The crowd has decided that's an 82.5-cent-probable bar to clear. Based on the last 24 hours of trading, the crowd is getting more confident, not less.
The Gap Between Early Market and Now
The total-vs-24h volume gap tells a structural story. This market opened with thin early trading: $454K total minus $313K in the last day leaves roughly $141K across all prior sessions combined. Early Polymarket markets on speculative geopolitical questions often trade light while the question is still abstract, then see volume spike as the resolution date approaches and the question becomes concrete.
Early YES buyers who got in at higher prices — maybe 25 cents, maybe 30 — are now selling into a market that's settled on 17.5. They're taking their loss or locking in their gain depending on their entry, and fresh capital is settling where the information says it should.
It's how prediction markets are supposed to work.

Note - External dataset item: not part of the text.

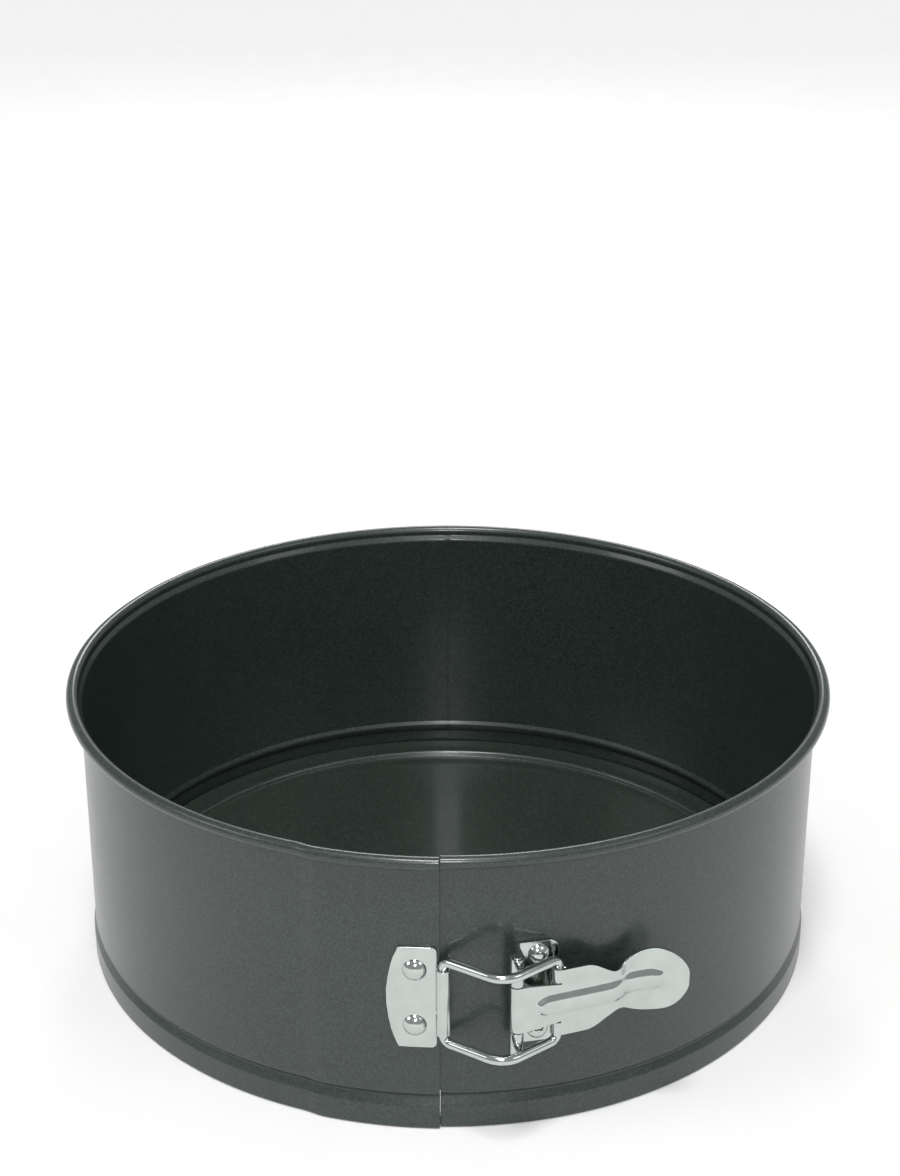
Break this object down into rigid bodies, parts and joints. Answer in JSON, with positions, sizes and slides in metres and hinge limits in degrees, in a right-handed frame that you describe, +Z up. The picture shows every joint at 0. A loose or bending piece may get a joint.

Whether the crowd is right is a separate question the calendar will answer.
The Broader Polymarket Picture
This market is one data point in a much larger flow of political event trading. Blind Trust's full Polymarket feed tracks where bettors are putting money on US political outcomes, and Iran-related markets have been active territory as the diplomatic timeline has compressed. This particular question has a tight, specific resolution mechanism: not whether the ceasefire is strained, not whether talks are rocky, but whether Trump makes a public announcement before June 16 that it's over.
That precision is what makes the price legible. At 17.5 cents, the crowd is saying the ceasefire is probably not over by June 15 in any publicly announced, Trump-branded way. They've put $454,256 on the table to say so, and the last $313K of that has moved the price in one direction.
The receipts are public. Make of them what you make of them.